At the far end of the dining room the Lygon Arms has created a new cocktail bar from rooms that had not been used for decades. Elsewhere the hotel's cozy-chic lounges carry through the dramatic new colour scheme and the staff are now dressed casually in tweed jackets and open-collared blue shirts, rather like the clientele.

Tuddenham Mill

In the summer of 2017 Suffolk's serene Tuddenham Mill opened its new accommodation, a set of five unusual rooms known as Meadow Nooks. A short walk away from the mill itself, Meadow Nooks look like upturned wooden boats and their curved roofs guarantee cosiness within. In fact for those who have been to Santorini there is something rather familiar about those curved ceilings. Set apart from the rest of the hotel, the nooks offer romantic, rustic indulgence. Their underfloor heating will make you feel loved and happy in the mornings and one nook even has its own wood-fired al fresco hot tub.

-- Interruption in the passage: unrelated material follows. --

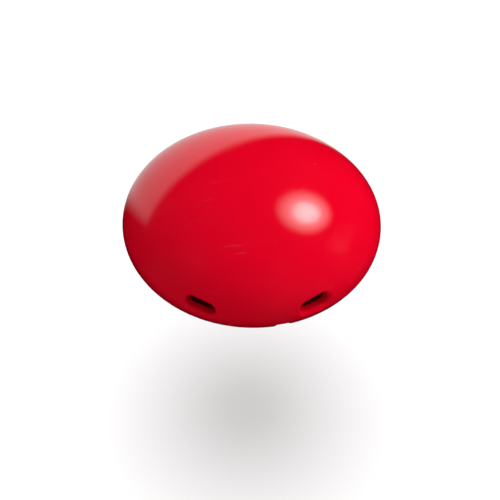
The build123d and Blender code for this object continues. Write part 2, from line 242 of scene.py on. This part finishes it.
RED = (0.84, 0.0, 0.018)
MATERIALS = {
    "bell_gloss": glossy_red("bell_gloss", RED, 0.6),
    "base_gloss": glossy_red("base_gloss", (0.74, 0.0, 0.016), 0.2),
    "inner_plastic": moulded_plastic("inner_plastic", (0.66, 0.64, 0.57), 0.5),
    "hub_aluminium": turned_metal("hub_aluminium", (0.80, 0.81, 0.83), 0.26),
    "clamp_steel": plated_steel("clamp_steel", (0.55, 0.55, 0.57), 0.4),
    "screw_steel": plated_steel("screw_steel", (0.70, 0.69, 0.66), 0.28),
    "bolt_steel": plated_steel("bolt_steel", (0.66, 0.65, 0.62), 0.32),
    "shim_steel": plated_steel("shim_steel", (0.62, 0.62, 0.64), 0.35),
    "spacer_aluminium": turned_metal("spacer_aluminium", (0.77, 0.78, 0.80), 0.32),
    "bearing_steel": polished_steel("bearing_steel", (0.66, 0.67, 0.69), 0.12),
    "shield_steel": turned_metal("shield_steel", (0.62, 0.62, 0.64), 0.3),
    "cage_nylon": moulded_plastic("cage_nylon", (0.80, 0.76, 0.62), 0.45),
    "ball_chrome": polished_steel("ball_chrome", (0.78, 0.79, 0.81), 0.05),
    "sleeve_aluminium": turned_metal("sleeve_aluminium", (0.83, 0.84, 0.86), 0.2, 0.00018, 0.00002),
    "tip_plastic": moulded_plastic("tip_plastic", (0.022, 0.022, 0.025), 0.42),
    "insert_nylon": moulded_plastic("insert_nylon", (0.06, 0.16, 0.45), 0.5),
    "plug_rubber": soft_rubber("plug_rubber", (0.028, 0.028, 0.03)),
}


def dress(node, material):
    mesh = frame["nodes"][node].data
    mesh.materials.clear()
    mesh.materials.append(material)


for part in frame["record"]["subparts"]:
    dress(part["node"], MATERIALS[part["material_slot"]])


# ---- the bell, with rounded edges to its openings ------------------------------------------------
WALL_RIM, WALL_TOP = 4.6 * MM, 3.3 * MM
INNER_R, INNER_RISE = BELL_R - WALL_RIM, DOME_RISE - WALL_TOP
BASE_DEPTH, RIM_ROUNDING = 16.5 * MM, 2.5 * MM
SEAT_R, MOUTH_R = 46 * MM, 43 * MM
SEAT_DEPTH, LEDGE_DEPTH = 13.5 * MM, 11.5 * MM  # down from the widest circle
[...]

Eighteenth-century Tuddenham Mill was a working mill, grinding floor up until 1954 using power from its mill pond and stream. Its conversion into a successful hotel has been aided in recent years by local chef Lee Bye who has won a number of awards for the Mill and now risen to the post of chef patron. In 2018 Lee is excited to be supplying the hotel's kitchen with its first batches of asparagus, salad, radishes and raspberries from a new allotment that he has created.

Barnett Hill Hotel

Barnett Hill is the latest hotel aquisition by the stylish south east England Alexander Group. The hotel is housed inside an Grade II-listed building in the “Carolean” (King Charles) style by eminent Edwardian architect, Arnold Bidlake Mitchell.

Reopened by Alexander in 2017, Barnett Hill Hotel received four AA stars for its Oak Room Restaurant. Subsequently eighteen newly-renovated bedrooms in the main house were unveiled, including two master suites and two suites with in-room bath tubs from which you can enjoy sensuous views of the Surrey Hills.

In 2018 Barnett Hill will complete work on its courtyard bedrooms and the extravagant Utopia Spa which is a feature of all Alexander hotels.